■ **Problem requirements**: Locate each line holding the string "FreeCAD" and copy it.

■ **Provided records**:
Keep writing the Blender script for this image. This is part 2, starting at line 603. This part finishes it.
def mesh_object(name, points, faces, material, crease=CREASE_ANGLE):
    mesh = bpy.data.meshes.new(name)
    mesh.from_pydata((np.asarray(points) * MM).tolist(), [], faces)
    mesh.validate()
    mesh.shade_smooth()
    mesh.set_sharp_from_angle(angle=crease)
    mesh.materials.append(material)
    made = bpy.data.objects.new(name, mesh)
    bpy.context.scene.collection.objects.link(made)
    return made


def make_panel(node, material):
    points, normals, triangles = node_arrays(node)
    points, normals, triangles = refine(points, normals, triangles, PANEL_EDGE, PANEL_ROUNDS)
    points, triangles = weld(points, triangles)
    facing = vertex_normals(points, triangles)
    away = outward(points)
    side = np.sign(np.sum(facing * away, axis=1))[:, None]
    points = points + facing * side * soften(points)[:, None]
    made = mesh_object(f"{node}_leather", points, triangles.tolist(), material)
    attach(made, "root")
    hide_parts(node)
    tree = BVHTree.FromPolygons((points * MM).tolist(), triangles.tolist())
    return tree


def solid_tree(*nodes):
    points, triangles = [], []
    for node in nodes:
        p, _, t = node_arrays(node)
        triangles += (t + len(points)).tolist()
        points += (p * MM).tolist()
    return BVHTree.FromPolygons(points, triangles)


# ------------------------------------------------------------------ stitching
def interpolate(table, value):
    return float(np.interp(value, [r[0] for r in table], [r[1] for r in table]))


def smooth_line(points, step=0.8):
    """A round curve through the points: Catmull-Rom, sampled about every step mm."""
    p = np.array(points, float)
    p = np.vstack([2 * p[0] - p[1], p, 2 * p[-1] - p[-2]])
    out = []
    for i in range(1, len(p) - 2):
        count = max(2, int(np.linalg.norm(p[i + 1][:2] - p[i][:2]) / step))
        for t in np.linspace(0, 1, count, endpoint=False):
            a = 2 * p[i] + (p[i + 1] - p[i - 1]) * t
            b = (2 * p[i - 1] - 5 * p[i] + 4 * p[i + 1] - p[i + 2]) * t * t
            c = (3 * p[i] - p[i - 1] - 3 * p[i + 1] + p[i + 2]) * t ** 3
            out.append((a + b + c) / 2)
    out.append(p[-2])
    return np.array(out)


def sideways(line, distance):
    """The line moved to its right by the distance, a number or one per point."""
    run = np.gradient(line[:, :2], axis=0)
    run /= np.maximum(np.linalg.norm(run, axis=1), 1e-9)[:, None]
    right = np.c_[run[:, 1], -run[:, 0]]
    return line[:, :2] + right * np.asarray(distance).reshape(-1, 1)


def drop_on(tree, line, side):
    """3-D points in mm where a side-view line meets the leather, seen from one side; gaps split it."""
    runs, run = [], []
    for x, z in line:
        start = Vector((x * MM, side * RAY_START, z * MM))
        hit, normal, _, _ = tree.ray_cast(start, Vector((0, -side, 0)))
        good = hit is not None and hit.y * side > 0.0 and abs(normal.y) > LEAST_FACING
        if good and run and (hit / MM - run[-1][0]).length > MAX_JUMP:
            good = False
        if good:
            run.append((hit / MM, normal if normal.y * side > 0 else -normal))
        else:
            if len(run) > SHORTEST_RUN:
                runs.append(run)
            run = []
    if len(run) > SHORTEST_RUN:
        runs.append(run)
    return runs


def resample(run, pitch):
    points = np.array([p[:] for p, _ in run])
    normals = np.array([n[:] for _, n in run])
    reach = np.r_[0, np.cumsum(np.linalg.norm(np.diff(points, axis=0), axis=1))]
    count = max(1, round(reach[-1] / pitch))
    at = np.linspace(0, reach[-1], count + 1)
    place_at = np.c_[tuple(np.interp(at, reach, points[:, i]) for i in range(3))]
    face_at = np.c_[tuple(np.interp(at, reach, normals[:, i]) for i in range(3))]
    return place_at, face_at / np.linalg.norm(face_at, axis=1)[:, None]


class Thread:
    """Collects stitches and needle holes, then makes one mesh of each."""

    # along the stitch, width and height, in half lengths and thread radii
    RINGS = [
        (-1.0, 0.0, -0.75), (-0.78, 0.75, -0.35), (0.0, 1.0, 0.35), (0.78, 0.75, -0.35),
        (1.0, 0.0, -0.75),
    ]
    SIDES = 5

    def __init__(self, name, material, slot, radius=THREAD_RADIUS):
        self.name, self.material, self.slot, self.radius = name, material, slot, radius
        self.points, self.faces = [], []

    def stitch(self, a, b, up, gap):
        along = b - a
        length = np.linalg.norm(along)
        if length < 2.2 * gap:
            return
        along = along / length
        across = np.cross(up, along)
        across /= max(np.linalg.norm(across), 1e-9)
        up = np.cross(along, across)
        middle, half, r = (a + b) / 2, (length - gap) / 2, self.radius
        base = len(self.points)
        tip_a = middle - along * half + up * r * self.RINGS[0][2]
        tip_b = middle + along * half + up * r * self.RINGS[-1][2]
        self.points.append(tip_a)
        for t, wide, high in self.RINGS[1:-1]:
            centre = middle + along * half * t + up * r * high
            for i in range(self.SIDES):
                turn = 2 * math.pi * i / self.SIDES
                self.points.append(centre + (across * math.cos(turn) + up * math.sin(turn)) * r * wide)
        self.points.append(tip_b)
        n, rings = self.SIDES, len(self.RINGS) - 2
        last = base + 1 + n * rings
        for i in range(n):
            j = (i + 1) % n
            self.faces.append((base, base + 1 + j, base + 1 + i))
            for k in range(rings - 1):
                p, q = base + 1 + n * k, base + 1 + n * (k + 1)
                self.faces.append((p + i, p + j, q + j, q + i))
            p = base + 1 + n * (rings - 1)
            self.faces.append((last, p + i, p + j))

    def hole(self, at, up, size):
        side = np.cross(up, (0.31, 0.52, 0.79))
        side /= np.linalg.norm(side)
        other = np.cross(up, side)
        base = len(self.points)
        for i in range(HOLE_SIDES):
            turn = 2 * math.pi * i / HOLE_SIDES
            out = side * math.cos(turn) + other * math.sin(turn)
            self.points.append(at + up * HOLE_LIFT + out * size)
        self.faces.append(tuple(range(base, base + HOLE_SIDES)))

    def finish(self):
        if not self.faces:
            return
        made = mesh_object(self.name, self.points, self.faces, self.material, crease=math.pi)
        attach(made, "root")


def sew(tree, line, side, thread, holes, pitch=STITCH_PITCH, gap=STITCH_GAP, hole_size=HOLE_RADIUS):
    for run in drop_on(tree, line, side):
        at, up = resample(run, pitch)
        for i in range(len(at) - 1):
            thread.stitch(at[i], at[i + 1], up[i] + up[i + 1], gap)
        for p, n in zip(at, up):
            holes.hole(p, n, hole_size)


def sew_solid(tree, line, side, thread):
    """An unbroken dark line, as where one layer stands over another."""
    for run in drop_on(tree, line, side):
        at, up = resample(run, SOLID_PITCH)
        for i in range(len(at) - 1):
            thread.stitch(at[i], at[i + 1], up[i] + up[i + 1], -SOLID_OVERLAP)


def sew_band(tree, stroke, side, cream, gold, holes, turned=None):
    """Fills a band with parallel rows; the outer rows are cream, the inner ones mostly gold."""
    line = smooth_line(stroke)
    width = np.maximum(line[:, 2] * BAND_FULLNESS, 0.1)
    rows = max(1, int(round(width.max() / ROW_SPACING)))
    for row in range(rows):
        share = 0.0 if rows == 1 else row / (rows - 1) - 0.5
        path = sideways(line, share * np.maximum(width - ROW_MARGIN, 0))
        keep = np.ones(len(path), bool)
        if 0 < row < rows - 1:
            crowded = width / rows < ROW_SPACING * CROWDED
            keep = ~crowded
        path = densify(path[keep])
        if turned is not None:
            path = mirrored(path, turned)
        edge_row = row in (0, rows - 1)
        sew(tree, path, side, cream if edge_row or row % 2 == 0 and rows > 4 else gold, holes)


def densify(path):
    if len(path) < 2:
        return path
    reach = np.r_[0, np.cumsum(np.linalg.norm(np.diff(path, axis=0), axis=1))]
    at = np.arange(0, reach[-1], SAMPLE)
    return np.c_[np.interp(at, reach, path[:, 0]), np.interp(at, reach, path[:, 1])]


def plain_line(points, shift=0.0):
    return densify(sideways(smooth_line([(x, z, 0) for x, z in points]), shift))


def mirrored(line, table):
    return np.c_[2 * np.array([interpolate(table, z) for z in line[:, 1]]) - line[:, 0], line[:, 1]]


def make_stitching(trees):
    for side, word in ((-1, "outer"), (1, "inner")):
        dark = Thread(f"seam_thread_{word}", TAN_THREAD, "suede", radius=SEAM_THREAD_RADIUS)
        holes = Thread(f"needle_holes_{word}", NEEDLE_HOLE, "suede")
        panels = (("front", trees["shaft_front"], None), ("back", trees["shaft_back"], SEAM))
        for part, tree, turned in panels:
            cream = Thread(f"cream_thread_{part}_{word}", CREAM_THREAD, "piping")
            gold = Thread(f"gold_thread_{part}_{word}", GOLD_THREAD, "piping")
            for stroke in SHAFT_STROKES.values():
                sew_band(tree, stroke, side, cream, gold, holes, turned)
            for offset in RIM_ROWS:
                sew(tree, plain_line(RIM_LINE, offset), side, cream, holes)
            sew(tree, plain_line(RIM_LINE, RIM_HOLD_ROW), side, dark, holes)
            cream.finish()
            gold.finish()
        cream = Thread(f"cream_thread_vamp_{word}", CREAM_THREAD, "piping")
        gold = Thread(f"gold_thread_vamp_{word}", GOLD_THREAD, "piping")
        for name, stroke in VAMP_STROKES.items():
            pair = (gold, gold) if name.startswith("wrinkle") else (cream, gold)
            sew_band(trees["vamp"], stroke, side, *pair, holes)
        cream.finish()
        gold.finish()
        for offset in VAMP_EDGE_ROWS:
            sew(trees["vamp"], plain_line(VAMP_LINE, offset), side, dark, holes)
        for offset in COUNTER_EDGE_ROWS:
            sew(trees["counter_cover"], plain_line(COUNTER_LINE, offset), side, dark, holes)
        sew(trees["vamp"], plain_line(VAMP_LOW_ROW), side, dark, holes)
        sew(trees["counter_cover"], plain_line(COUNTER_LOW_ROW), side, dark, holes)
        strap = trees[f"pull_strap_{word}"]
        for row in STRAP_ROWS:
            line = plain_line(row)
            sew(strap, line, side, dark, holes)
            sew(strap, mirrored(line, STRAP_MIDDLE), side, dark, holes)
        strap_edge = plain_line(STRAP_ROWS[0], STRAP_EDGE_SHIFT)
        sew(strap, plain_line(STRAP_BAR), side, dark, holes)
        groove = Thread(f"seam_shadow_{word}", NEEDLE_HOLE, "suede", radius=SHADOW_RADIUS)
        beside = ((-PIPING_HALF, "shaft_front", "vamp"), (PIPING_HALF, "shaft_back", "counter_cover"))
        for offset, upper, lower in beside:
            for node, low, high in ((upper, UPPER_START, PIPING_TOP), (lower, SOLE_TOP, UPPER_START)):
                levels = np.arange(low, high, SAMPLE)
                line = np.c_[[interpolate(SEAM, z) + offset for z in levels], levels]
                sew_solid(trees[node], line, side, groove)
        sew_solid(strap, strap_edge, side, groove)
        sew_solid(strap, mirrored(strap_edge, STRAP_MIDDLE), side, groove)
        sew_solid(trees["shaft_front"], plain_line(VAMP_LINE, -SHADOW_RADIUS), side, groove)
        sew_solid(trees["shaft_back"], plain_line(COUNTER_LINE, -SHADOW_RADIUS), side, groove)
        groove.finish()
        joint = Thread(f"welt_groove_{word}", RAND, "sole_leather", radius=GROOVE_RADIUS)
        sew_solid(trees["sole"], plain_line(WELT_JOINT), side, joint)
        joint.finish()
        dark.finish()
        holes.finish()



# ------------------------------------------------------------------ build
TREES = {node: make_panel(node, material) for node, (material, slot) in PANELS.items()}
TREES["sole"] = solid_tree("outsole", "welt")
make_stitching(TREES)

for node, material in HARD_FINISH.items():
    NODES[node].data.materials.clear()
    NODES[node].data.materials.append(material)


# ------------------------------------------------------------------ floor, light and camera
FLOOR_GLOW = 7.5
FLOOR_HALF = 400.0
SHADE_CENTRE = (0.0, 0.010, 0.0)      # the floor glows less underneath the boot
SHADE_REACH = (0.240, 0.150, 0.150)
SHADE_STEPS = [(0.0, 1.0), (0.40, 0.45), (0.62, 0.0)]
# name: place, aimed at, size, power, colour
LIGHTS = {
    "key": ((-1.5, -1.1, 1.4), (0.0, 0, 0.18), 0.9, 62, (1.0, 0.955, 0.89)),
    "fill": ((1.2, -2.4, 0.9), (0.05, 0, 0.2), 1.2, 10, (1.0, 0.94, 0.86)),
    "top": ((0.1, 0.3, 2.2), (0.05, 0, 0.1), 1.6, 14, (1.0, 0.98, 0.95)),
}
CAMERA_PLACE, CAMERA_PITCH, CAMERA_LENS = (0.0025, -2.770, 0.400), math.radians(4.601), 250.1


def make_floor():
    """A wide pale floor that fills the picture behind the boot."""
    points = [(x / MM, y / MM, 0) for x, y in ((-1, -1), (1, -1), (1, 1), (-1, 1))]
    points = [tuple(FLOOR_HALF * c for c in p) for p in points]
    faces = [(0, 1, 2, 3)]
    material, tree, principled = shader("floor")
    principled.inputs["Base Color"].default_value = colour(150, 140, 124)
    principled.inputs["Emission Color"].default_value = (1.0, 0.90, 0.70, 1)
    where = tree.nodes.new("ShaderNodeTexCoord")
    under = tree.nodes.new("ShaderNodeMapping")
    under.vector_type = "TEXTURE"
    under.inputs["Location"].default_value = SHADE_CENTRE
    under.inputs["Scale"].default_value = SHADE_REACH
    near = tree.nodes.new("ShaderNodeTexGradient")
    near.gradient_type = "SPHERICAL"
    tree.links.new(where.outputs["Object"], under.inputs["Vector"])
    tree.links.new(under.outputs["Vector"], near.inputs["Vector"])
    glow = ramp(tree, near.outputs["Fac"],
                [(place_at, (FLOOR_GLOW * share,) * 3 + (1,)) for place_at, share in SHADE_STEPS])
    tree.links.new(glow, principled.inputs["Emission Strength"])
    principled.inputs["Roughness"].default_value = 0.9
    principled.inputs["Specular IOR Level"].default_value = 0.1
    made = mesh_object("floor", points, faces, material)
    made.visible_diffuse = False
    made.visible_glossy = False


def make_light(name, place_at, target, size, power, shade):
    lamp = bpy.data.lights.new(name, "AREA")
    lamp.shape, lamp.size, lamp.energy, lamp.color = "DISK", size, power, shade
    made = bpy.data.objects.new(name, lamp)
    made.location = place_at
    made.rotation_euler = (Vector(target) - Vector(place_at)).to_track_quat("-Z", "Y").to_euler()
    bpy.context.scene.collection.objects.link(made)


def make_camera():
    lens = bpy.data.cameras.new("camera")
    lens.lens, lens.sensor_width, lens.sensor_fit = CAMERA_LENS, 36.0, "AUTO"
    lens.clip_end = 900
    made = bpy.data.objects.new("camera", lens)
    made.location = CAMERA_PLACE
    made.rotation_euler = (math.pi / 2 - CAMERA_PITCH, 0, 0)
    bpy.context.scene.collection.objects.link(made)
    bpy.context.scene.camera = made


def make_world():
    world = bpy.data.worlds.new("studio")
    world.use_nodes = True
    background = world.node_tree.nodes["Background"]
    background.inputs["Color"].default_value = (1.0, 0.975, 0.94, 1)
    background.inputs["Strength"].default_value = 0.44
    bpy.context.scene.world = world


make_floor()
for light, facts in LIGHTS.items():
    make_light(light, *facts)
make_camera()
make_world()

--

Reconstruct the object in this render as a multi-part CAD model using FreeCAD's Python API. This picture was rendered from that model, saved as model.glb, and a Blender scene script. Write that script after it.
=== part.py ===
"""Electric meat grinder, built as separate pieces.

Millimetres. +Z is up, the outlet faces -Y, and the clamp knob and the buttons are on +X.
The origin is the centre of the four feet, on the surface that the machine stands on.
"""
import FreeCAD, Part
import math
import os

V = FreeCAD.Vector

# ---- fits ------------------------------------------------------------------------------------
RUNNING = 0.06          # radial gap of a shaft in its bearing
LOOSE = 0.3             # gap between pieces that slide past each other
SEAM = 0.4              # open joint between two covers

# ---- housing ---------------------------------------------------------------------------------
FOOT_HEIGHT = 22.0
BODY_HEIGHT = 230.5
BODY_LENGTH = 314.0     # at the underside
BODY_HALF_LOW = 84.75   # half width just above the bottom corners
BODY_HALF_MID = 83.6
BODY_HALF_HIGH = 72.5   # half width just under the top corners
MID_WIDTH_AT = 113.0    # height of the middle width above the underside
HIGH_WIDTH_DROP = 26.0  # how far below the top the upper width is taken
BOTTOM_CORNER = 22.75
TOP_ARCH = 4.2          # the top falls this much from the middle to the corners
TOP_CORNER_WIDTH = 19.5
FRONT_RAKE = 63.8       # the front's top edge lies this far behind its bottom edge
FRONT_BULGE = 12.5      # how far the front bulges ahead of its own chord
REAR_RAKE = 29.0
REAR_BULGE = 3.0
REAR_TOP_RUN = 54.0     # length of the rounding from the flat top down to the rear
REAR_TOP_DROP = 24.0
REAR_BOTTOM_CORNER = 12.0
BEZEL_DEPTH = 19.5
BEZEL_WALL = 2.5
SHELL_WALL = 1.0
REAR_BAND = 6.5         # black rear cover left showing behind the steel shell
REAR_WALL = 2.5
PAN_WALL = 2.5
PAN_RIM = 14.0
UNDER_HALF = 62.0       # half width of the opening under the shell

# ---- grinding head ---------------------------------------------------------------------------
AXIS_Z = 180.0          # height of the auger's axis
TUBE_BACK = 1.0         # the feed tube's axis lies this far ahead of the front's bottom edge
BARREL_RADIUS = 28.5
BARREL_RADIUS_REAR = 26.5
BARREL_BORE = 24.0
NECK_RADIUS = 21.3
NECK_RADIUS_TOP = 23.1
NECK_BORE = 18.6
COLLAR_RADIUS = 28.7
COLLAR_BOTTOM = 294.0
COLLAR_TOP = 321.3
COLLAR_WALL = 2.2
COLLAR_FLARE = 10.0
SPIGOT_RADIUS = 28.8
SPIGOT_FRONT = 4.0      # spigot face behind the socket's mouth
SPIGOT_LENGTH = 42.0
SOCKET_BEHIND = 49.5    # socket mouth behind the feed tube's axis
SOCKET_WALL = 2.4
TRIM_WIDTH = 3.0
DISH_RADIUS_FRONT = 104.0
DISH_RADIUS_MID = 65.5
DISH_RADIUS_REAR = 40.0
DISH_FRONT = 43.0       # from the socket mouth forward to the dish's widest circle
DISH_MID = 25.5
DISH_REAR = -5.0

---

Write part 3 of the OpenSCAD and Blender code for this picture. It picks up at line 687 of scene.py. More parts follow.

■ **Written reply**:
Reconstruct the object in this render as a multi-part CAD model using FreeCAD's Python API. This picture was rendered from that model, saved as model.glb, and a Blender scene script. Write that script after it.
import FreeCAD, Part
V = FreeCAD.Vector